Most NASA missions have majestic goals. The Apollo program that put men on the moon, the rover landings on Mars, flights to the outer planets, and the space telescopes and other instruments revealing truths about distant galaxies and the origin of the universe are tributes to the ambition, curiosity, and resourcefulness of generations of scientists and engineers. Don Cohen NASA’s history is in part the story of men and women who have had an extraordinary ability to imagine new questions and invent ways of answering them.

The robotics researcher and fiction writer Karl Iagnemma (“Equations and Lies”) writes about the fundamental mystery of the kind of creativity that comes up with a problem or perspective no one has thought of before. He goes on to detail some of the long, hard work required to turn that flash of inspiration into the reality of a functional robot or convincing piece of fiction.

A lot of what we do at NASA consists of that kind of hard work: the endless hours of design, review, manufacture, and testing, all the painstaking nuts-and-bolts tasks that lie behind that photograph of Saturn’s rings or the ability of Spirit and Opportunity to roll across the surface of Mars. Many of the articles in this issue of ASK focus on the often unglamorous work on which the success of glamorous projects depends.
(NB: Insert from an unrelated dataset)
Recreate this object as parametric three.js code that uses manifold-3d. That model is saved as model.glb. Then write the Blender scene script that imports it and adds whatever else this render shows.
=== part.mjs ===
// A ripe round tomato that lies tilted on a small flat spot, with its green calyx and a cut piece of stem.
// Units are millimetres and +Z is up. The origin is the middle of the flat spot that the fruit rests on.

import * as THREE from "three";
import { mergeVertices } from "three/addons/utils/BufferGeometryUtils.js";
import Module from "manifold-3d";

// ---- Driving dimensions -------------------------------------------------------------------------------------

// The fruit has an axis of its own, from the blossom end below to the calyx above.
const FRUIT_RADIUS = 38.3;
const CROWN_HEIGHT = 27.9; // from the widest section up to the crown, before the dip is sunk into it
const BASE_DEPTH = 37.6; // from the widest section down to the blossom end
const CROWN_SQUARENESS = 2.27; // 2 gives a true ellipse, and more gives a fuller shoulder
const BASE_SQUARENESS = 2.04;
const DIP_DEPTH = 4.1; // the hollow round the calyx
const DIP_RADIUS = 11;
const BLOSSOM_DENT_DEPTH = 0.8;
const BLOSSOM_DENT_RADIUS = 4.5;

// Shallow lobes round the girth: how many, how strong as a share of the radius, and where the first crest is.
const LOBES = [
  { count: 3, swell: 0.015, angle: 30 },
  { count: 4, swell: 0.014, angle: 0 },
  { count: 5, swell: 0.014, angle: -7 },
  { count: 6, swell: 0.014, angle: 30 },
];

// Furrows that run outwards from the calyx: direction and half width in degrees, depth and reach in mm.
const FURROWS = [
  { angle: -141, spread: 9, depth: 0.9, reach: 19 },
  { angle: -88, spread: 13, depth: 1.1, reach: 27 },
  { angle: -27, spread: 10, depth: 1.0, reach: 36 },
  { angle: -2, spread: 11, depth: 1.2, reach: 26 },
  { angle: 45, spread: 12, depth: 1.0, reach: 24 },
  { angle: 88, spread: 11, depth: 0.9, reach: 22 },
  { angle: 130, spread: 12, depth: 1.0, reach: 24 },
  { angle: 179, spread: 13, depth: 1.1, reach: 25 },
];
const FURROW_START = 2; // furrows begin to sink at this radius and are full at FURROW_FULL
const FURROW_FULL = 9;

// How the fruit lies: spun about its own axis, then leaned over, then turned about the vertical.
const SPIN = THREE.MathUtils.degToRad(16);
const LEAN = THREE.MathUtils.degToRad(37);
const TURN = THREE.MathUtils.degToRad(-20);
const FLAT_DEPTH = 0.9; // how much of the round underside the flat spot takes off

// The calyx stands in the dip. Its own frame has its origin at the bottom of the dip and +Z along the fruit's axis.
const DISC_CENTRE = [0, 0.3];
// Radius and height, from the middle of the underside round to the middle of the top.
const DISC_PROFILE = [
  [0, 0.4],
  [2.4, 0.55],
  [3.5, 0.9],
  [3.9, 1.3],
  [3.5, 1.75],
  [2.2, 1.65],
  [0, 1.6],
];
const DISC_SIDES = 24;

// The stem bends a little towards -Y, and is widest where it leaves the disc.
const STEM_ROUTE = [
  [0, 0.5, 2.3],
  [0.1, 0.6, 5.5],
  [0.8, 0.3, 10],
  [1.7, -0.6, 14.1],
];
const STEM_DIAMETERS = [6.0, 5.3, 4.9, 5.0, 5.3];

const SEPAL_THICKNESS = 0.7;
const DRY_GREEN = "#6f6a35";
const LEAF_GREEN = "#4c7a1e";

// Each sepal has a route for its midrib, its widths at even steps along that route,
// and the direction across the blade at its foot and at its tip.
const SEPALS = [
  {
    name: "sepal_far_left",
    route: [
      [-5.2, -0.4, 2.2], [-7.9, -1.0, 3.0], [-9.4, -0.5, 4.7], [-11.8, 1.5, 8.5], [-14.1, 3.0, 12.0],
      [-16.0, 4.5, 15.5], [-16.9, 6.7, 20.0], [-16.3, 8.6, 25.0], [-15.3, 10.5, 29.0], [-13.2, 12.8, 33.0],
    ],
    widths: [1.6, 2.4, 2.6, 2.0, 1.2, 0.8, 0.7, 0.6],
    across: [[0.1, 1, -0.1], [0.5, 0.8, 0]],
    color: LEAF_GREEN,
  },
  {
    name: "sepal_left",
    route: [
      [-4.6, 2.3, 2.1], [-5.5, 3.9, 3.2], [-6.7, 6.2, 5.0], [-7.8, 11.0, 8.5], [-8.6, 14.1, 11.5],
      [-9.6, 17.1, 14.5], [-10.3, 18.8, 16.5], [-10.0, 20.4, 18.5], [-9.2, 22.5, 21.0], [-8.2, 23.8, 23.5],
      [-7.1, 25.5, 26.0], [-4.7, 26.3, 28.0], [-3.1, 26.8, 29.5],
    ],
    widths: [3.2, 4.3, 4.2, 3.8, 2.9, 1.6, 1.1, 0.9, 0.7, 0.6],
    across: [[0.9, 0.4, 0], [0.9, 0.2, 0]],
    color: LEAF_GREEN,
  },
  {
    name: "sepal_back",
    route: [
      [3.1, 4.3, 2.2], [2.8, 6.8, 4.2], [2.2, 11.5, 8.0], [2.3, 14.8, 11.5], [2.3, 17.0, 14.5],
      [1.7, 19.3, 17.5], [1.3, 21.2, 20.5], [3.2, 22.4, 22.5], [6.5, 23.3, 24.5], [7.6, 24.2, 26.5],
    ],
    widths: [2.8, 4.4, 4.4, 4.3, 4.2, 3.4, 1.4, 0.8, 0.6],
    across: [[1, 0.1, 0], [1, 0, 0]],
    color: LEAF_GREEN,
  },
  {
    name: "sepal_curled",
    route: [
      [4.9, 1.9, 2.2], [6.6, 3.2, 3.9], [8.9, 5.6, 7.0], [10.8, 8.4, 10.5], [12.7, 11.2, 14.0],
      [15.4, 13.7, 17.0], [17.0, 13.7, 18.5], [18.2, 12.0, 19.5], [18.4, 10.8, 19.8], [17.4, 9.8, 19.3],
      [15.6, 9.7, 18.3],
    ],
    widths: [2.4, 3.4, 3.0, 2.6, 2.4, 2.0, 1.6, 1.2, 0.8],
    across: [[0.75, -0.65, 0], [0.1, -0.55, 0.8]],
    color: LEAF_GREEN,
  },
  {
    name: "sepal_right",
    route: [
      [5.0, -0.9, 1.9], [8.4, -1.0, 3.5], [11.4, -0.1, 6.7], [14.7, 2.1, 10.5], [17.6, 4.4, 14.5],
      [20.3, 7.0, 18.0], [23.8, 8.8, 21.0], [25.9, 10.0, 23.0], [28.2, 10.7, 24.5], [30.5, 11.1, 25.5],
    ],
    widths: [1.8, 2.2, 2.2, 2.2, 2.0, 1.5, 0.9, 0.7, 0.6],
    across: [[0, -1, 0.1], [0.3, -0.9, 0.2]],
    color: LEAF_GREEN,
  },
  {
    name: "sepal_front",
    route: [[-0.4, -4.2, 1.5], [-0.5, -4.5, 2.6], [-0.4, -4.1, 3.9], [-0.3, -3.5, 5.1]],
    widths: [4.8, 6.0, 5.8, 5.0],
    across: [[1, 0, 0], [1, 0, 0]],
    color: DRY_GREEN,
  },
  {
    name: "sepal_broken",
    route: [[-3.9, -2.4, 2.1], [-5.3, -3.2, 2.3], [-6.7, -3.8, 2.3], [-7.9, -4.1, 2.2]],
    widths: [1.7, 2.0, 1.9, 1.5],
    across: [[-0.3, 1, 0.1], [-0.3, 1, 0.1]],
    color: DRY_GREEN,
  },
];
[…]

In the interview, for instance, John Mather talks about the endless hours of discussion between scientists and engineers to devise instruments that could measure subtle variations in the background radiation of the universe and be possible to build, and about the importance of knowing how to run productive meetings. “On the Wallops Range,” by Charles Tucker, describes the almost fanatical pursuit and application of the lessons of experience to ensure successful launches. Wessen and Porter’s “The Cassini Resource Exchange” explains a novel method for distributing project resources. Several articles (“Space-to-Space Communications,” “Apollo: A Young Engineer’s Perspective,” “Making and Monitoring Critical Assumptions”) illustrate the importance of thorough testing—of hardware, software, and the assumptions that shape and guide projects. The fact that the Project Management Institute has recognized NASA as one of twenty-five outstanding organizations in project management (see “ASK Interactive”) is another indication of the Agency’s ability to do the down-to-earth work space exploration requires.

As Dan Holtshouse’s Apollo article also makes clear, successful projects maintain a vivid sense of the connection between all the daily, demanding, meticulous labor and the grand, dramatic goals. It was being continually aware of the fact that they were building something on which the lives of astronauts and the pride of the country depended that made it possible for them to work those many exhausting hours and devise test after test to make certain this new technology would work. Mather, too, notes that the COBE team cheerfully worked long hours in part because “they knew they were doing something important.” Certainly one of the critical jobs of the successful project manager is to keep people from losing sight of the grand goal as they struggle with the complexity and frustrations and even sometimes the tediousness of their daily work.

This is part of what Ed Hoffman is talking about (“From the APPEL Director”) when he notes that teams can get in trouble by focusing too much on a narrowly defined set of project milestones. He emphasizes the importance of relating all project activities to the organization’s overall strategy—that is, to the inspiring larger goals that justify all that hard work.